▸ Work to complete:
Return all the data, word for word.

▸ Material provided:
□ □ □

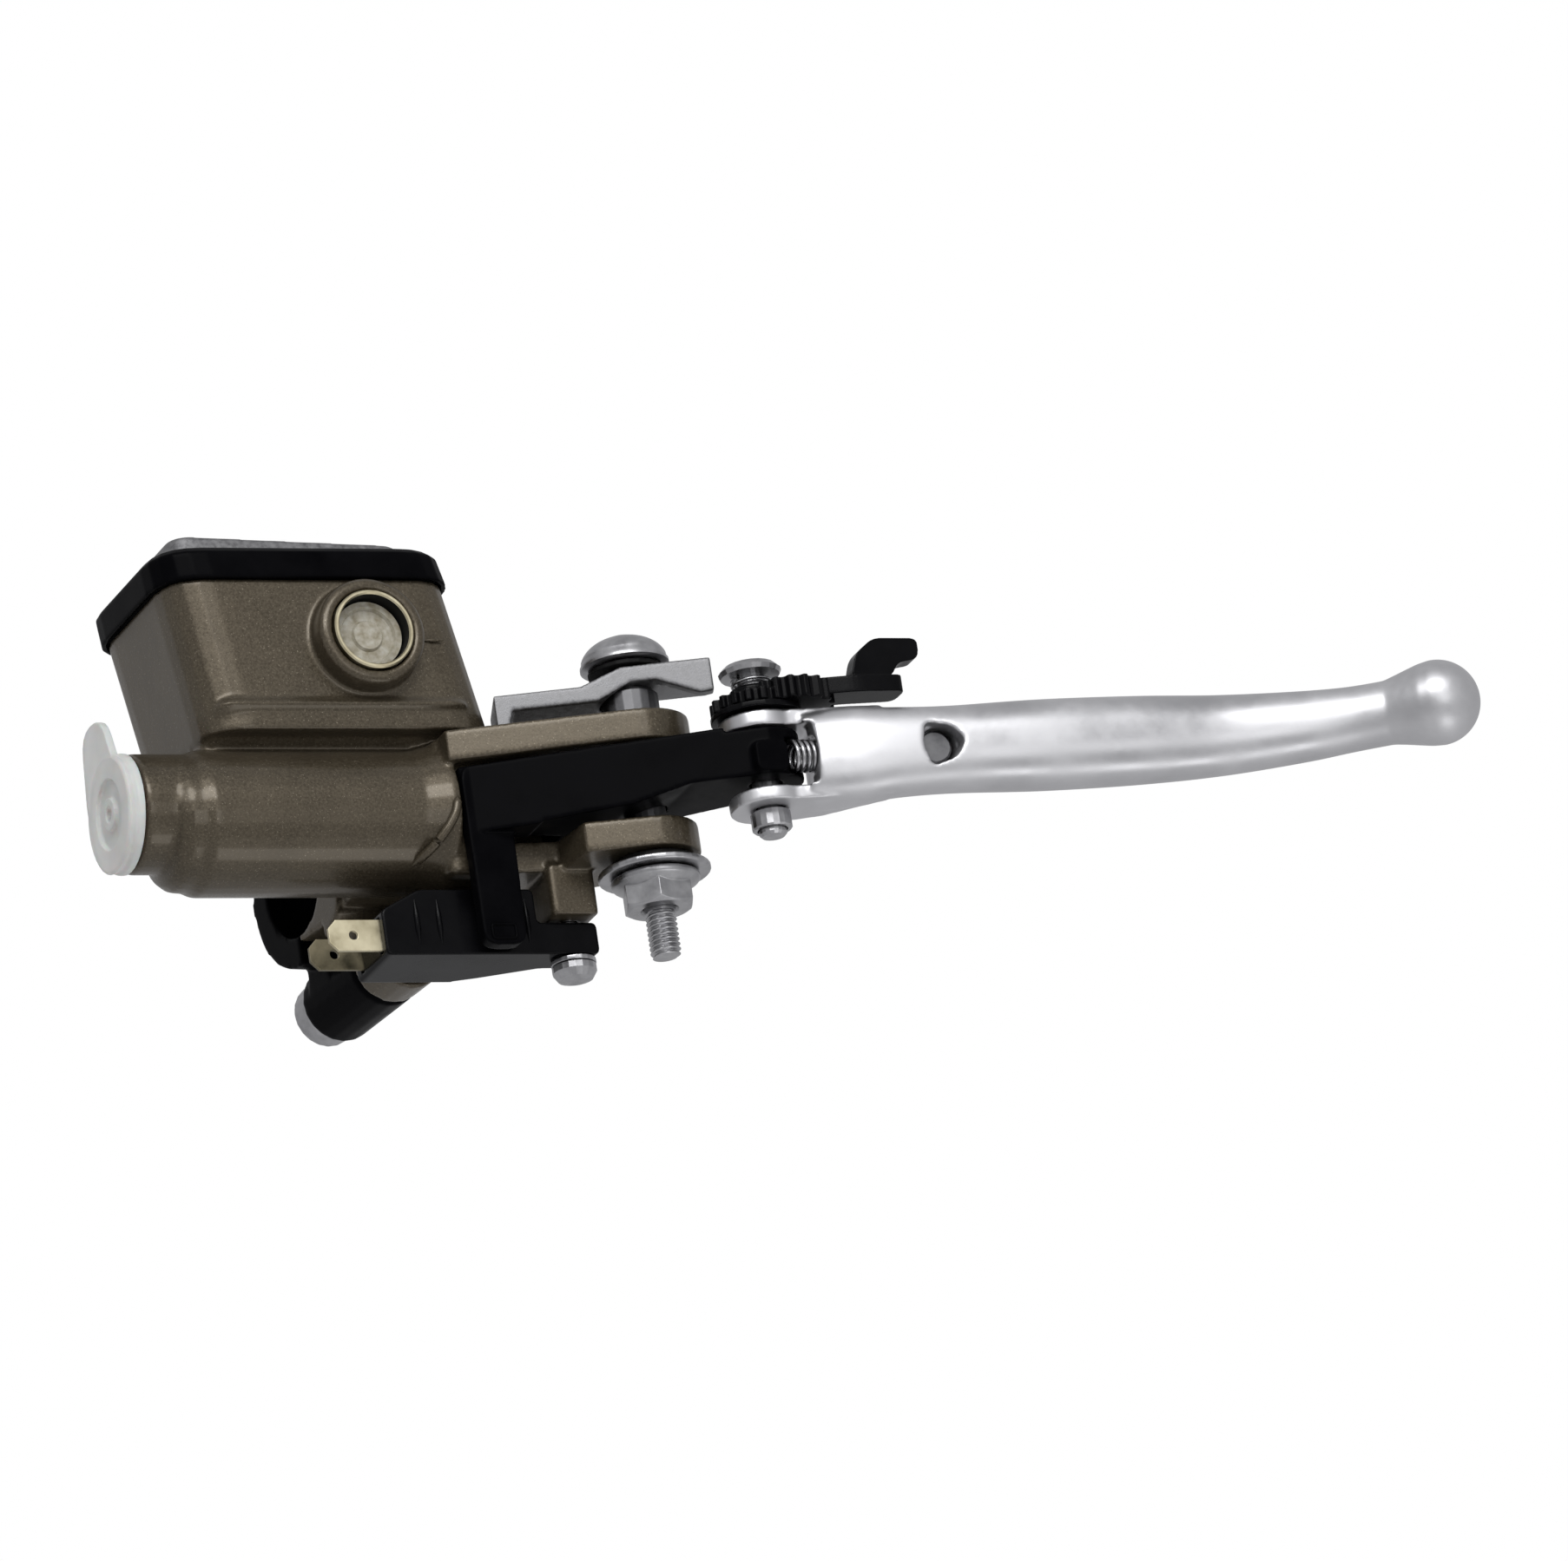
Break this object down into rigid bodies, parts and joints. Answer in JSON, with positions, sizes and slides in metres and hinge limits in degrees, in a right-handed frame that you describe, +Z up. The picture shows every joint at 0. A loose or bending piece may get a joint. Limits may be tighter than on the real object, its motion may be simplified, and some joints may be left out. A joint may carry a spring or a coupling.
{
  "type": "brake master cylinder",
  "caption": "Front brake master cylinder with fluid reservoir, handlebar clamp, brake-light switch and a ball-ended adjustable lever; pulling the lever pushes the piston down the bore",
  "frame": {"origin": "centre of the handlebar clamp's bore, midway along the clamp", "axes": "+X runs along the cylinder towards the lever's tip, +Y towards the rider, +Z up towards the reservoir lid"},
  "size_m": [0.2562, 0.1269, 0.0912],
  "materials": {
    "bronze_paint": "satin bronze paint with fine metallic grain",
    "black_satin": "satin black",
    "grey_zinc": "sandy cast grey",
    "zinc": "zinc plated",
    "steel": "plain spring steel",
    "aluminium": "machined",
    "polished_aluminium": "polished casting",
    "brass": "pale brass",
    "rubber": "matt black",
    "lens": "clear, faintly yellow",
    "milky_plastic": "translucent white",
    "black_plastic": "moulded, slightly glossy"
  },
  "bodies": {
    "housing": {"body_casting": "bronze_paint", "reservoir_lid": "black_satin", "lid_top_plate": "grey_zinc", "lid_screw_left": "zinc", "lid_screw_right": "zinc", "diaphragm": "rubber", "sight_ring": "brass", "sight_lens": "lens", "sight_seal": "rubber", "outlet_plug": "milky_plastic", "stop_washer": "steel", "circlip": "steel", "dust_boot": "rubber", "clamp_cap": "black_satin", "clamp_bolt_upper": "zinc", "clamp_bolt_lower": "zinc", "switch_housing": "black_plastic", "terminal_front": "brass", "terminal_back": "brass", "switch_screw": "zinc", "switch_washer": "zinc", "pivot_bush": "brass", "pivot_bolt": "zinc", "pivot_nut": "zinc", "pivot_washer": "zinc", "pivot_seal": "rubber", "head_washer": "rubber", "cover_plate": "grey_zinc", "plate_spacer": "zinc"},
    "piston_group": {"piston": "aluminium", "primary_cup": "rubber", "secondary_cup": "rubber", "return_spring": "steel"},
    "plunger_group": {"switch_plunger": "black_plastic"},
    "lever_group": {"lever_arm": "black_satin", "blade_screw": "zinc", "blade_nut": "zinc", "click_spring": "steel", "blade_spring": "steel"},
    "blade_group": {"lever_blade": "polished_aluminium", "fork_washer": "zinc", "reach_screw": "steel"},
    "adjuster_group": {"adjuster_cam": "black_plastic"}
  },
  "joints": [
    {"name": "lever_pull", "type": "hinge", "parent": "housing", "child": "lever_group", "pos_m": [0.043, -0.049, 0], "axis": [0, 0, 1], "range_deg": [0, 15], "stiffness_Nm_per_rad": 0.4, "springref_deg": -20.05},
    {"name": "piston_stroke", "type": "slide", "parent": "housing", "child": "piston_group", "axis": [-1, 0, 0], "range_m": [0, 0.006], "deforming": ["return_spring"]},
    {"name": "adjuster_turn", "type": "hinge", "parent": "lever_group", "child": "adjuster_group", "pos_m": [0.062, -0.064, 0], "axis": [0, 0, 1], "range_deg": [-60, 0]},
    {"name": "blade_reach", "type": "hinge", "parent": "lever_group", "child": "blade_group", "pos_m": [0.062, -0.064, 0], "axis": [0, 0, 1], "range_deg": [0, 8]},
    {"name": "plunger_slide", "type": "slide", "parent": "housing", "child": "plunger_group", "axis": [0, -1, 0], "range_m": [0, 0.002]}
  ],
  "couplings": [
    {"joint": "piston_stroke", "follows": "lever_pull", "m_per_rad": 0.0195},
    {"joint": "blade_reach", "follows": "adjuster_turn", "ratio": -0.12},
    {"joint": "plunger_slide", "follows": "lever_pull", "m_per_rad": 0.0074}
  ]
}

□ □ □

▸ Response to this exercise:
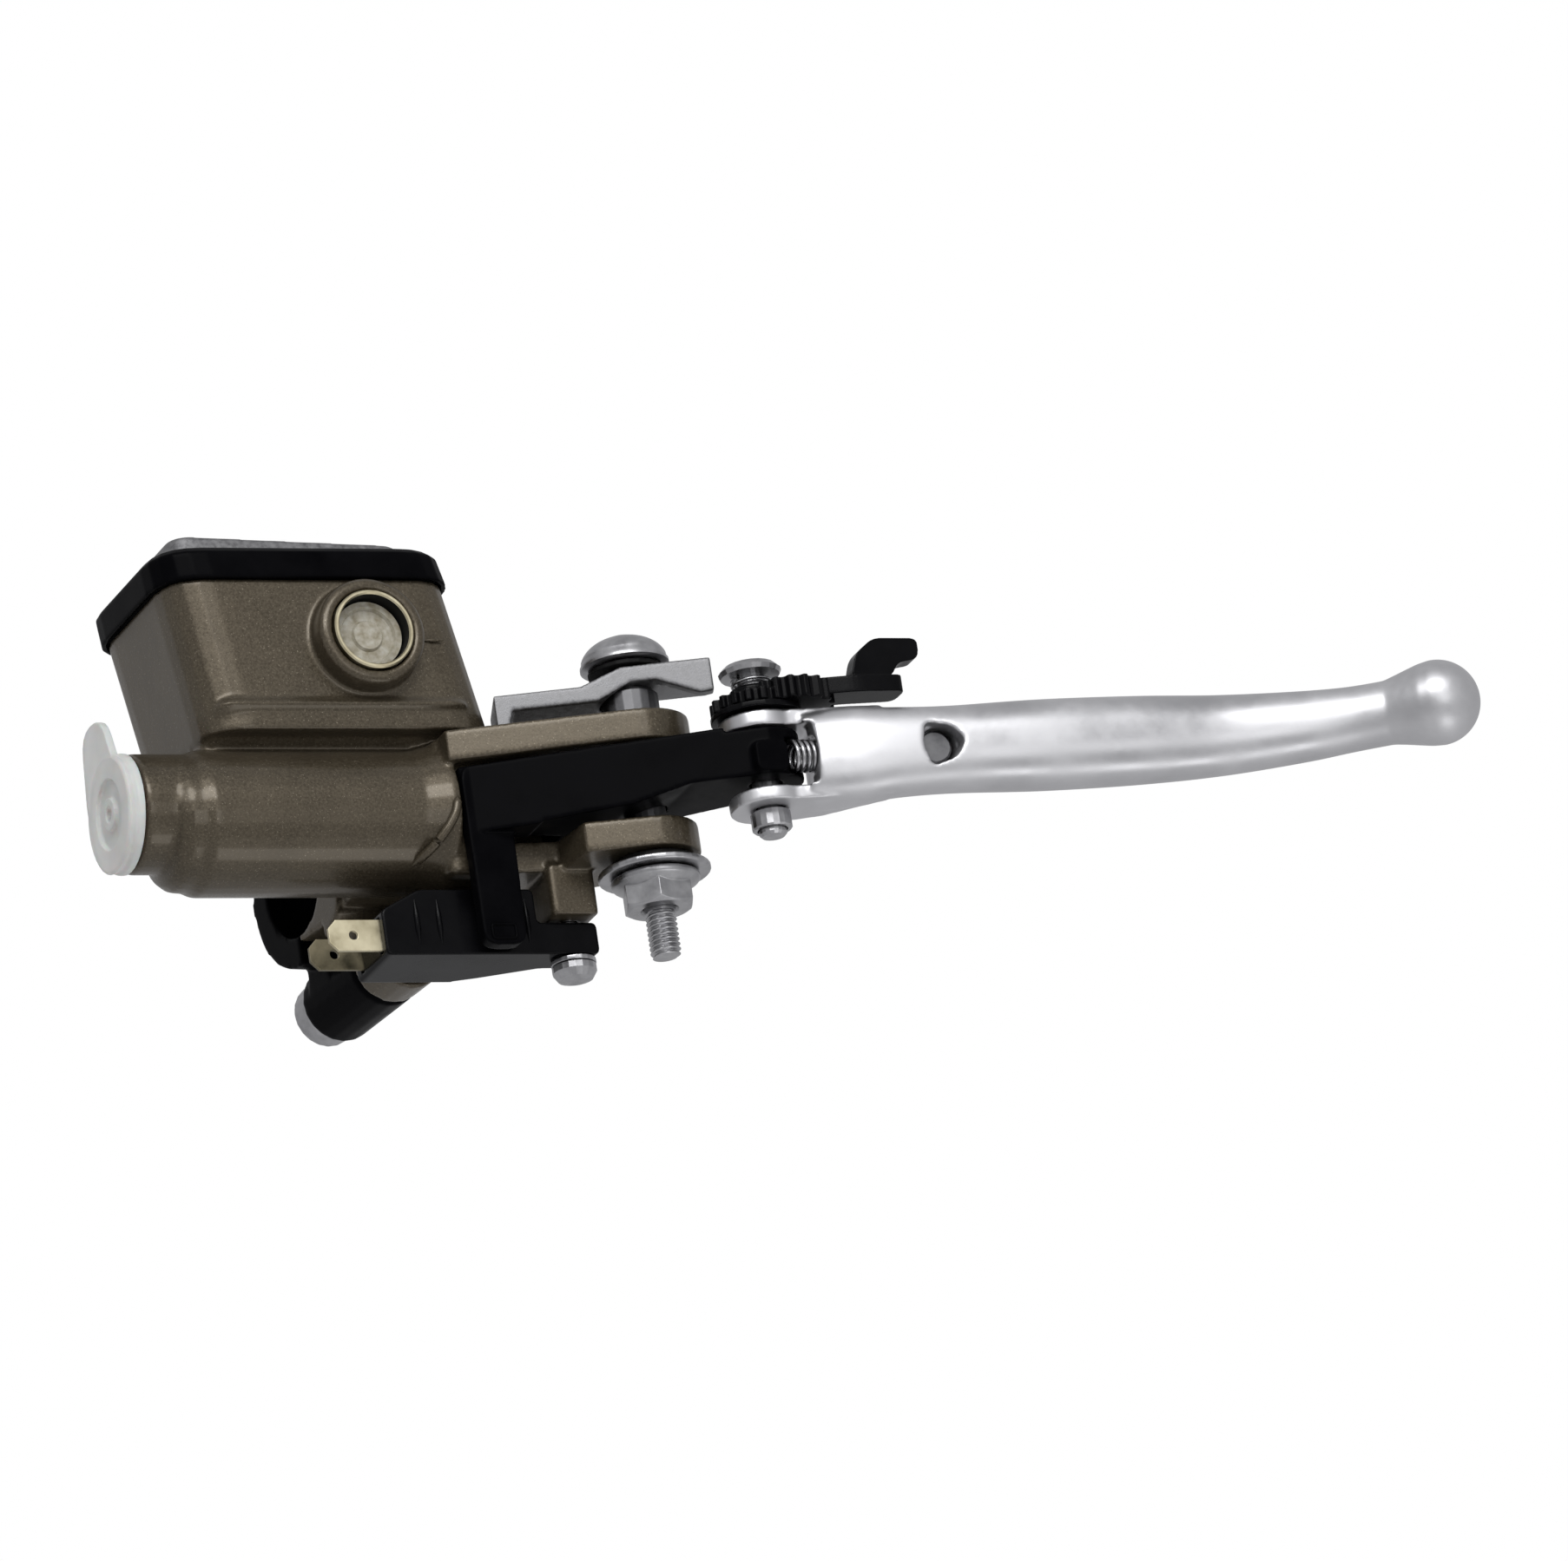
Break this object down into rigid bodies, parts and joints. Answer in JSON, with positions, sizes and slides in metres and hinge limits in degrees, in a right-handed frame that you describe, +Z up. The picture shows every joint at 0. A loose or bending piece may get a joint. Limits may be tighter than on the real object, its motion may be simplified, and some joints may be left out. A joint may carry a spring or a coupling.
{
  "type": "brake master cylinder",
  "caption": "Front brake master cylinder with fluid reservoir, handlebar clamp, brake-light switch and a ball-ended adjustable lever; pulling the lever pushes the piston down the bore",
  "frame": {"origin": "centre of the handlebar clamp's bore, midway along the clamp", "axes": "+X runs along the cylinder towards the lever's tip, +Y towards the rider, +Z up towards the reservoir lid"},
  "size_m": [0.2562, 0.1269, 0.0912],
  "materials": {
    "bronze_paint": "satin bronze paint with fine metallic grain",
    "black_satin": "satin black",
    "grey_zinc": "sandy cast grey",
    "zinc": "zinc plated",
    "steel": "plain spring steel",
    "aluminium": "machined",
    "polished_aluminium": "polished casting",
    "brass": "pale brass",
    "rubber": "matt black",
    "lens": "clear, faintly yellow",
    "milky_plastic": "translucent white",
    "black_plastic": "moulded, slightly glossy"
  },
  "bodies": {
    "housing": {"body_casting": "bronze_paint", "reservoir_lid": "black_satin", "lid_top_plate": "grey_zinc", "lid_screw_left": "zinc", "lid_screw_right": "zinc", "diaphragm": "rubber", "sight_ring": "brass", "sight_lens": "lens", "sight_seal": "rubber", "outlet_plug": "milky_plastic", "stop_washer": "steel", "circlip": "steel", "dust_boot": "rubber", "clamp_cap": "black_satin", "clamp_bolt_upper": "zinc", "clamp_bolt_lower": "zinc", "switch_housing": "black_plastic", "terminal_front": "brass", "terminal_back": "brass", "switch_screw": "zinc", "switch_washer": "zinc", "pivot_bush": "brass", "pivot_bolt": "zinc", "pivot_nut": "zinc", "pivot_washer": "zinc", "pivot_seal": "rubber", "head_washer": "rubber", "cover_plate": "grey_zinc", "plate_spacer": "zinc"},
    "piston_group": {"piston": "aluminium", "primary_cup": "rubber", "secondary_cup": "rubber", "return_spring": "steel"},
    "plunger_group": {"switch_plunger": "black_plastic"},
    "lever_group": {"lever_arm": "black_satin", "blade_screw": "zinc", "blade_nut": "zinc", "click_spring": "steel", "blade_spring": "steel"},
    "blade_group": {"lever_blade": "polished_aluminium", "fork_washer": "zinc", "reach_screw": "steel"},
    "adjuster_group": {"adjuster_cam": "black_plastic"}
  },
  "joints": [
    {"name": "lever_pull", "type": "hinge", "parent": "housing", "child": "lever_group", "pos_m": [0.043, -0.049, 0], "axis": [0, 0, 1], "range_deg": [0, 15], "stiffness_Nm_per_rad": 0.4, "springref_deg": -20.05},
    {"name": "piston_stroke", "type": "slide", "parent": "housing", "child": "piston_group", "axis": [-1, 0, 0], "range_m": [0, 0.006], "deforming": ["return_spring"]},
    {"name": "adjuster_turn", "type": "hinge", "parent": "lever_group", "child": "adjuster_group", "pos_m": [0.062, -0.064, 0], "axis": [0, 0, 1], "range_deg": [-60, 0]},
    {"name": "blade_reach", "type": "hinge", "parent": "lever_group", "child": "blade_group", "pos_m": [0.062, -0.064, 0], "axis": [0, 0, 1], "range_deg": [0, 8]},
    {"name": "plunger_slide", "type": "slide", "parent": "housing", "child": "plunger_group", "axis": [0, -1, 0], "range_m": [0, 0.002]}
  ],
  "couplings": [
    {"joint": "piston_stroke", "follows": "lever_pull", "m_per_rad": 0.0195},
    {"joint": "blade_reach", "follows": "adjuster_turn", "ratio": -0.12},
    {"joint": "plunger_slide", "follows": "lever_pull", "m_per_rad": 0.0074}
  ]
}